Dataset excerpts ▸
•••••

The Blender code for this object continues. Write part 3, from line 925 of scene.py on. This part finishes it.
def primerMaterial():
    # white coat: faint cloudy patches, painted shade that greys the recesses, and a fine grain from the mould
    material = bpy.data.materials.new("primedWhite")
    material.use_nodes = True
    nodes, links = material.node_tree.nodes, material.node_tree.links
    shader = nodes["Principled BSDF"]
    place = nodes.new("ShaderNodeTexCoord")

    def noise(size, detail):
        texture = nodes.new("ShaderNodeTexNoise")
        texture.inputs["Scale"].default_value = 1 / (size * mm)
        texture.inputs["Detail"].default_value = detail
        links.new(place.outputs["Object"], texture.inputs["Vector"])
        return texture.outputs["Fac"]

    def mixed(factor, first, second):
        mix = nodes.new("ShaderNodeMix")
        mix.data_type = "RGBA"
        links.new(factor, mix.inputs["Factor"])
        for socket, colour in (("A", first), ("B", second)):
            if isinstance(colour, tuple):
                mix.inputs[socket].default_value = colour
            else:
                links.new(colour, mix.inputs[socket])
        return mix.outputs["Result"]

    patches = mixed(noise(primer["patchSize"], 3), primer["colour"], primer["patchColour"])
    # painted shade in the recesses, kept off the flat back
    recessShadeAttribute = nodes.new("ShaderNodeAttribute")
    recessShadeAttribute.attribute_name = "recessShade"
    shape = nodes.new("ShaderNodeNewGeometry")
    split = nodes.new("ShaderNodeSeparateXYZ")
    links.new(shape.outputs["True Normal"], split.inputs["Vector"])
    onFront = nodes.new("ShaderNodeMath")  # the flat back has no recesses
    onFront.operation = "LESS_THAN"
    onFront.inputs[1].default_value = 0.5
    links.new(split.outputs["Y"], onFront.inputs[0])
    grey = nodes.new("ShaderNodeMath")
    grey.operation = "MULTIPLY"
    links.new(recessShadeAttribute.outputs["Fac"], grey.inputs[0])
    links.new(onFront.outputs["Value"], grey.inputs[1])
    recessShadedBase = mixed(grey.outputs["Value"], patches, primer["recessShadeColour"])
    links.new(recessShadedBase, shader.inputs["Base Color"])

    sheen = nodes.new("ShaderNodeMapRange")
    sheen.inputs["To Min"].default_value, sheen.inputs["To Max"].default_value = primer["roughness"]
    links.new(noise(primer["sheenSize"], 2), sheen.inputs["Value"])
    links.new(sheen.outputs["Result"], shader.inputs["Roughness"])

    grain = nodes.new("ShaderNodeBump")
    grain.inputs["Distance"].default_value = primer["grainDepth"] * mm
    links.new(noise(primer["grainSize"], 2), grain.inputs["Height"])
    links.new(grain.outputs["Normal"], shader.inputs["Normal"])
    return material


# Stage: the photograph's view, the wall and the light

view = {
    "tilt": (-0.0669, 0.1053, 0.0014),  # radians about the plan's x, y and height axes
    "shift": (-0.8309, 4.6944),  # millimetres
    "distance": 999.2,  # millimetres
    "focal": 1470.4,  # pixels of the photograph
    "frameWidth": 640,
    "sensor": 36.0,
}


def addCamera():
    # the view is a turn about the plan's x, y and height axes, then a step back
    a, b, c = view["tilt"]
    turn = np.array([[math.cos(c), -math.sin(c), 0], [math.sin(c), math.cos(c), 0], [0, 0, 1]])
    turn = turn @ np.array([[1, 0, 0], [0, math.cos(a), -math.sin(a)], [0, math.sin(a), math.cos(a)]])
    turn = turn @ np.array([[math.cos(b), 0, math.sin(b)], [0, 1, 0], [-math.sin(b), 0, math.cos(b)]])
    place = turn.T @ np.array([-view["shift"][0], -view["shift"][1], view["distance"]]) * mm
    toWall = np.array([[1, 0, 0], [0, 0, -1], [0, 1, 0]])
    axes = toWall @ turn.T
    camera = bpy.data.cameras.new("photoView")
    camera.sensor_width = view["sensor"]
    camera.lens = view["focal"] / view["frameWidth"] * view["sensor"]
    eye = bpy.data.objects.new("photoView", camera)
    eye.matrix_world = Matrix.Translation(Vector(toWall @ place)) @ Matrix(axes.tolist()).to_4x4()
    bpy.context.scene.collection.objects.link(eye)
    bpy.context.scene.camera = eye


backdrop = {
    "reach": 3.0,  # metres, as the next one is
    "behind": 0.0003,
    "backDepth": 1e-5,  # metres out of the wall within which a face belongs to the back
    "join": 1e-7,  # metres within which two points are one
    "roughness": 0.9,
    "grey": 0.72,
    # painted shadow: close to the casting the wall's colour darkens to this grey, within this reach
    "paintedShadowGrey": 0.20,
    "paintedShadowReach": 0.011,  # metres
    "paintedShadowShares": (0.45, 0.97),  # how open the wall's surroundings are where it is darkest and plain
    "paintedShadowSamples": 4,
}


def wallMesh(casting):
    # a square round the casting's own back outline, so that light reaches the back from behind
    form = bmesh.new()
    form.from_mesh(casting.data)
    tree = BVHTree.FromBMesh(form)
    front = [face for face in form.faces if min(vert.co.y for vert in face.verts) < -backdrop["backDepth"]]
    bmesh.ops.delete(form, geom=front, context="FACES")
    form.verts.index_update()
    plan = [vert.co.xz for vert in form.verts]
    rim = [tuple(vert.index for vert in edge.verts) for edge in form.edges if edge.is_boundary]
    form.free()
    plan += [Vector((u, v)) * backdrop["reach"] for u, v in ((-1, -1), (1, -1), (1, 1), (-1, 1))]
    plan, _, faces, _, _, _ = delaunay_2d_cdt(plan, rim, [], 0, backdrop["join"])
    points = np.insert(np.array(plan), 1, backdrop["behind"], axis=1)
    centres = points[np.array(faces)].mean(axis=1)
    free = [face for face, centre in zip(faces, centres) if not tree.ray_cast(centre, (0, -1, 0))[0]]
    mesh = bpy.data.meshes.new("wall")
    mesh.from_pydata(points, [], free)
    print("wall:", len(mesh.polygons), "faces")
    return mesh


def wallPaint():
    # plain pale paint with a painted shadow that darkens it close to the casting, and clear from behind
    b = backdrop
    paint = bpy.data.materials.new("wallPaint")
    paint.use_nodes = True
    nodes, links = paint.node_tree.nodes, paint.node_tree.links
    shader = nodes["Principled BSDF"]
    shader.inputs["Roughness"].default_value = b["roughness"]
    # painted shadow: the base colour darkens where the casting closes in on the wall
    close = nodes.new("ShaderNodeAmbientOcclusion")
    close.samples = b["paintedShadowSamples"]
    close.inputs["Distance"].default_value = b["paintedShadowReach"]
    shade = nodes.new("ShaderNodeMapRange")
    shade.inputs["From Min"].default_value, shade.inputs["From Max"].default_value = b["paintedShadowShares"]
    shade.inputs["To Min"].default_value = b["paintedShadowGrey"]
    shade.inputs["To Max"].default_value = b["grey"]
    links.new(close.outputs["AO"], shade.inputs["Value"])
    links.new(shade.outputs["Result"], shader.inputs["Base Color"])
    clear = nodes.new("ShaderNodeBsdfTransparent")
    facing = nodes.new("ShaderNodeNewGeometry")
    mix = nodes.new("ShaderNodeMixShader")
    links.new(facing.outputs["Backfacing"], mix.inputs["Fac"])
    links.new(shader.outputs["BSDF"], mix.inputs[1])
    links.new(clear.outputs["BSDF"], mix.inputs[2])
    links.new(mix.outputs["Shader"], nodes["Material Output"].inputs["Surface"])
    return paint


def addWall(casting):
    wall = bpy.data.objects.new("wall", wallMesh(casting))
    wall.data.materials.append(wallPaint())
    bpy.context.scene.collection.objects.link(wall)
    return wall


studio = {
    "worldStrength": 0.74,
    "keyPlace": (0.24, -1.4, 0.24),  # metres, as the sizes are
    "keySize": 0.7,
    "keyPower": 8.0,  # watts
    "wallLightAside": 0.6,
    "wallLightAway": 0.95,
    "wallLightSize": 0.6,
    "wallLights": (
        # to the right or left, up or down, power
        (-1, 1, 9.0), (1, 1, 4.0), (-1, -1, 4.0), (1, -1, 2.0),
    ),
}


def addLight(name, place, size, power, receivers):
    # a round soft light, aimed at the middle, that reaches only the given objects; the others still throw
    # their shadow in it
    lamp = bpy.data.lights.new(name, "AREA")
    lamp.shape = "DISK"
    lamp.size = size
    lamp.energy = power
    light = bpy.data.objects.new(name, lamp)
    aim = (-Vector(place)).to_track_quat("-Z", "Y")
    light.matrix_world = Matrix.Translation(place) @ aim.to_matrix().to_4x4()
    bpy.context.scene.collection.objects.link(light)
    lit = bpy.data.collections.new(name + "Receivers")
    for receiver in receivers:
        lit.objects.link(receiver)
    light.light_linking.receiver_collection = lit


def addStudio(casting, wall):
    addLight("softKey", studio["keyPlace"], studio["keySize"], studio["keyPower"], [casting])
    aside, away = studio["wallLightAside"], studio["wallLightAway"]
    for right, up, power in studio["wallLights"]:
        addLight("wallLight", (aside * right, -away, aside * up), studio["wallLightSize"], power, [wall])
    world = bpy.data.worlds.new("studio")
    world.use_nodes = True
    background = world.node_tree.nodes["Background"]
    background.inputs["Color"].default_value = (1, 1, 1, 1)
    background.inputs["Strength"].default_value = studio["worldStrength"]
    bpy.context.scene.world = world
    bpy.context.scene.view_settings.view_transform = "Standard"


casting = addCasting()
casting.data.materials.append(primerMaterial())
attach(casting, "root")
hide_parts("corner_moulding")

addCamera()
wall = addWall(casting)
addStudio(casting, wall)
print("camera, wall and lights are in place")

•••••

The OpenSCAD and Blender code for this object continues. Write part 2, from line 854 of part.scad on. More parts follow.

•••••

Given problem ▸ Where a line of the records above holds the word "Blender", copy that line.

Solution for this problem ▸
The Blender code for this object continues. Write part 3, from line 925 of scene.py on. This part finishes it.
The OpenSCAD and Blender code for this object continues. Write part 2, from line 854 of part.scad on. More parts follow.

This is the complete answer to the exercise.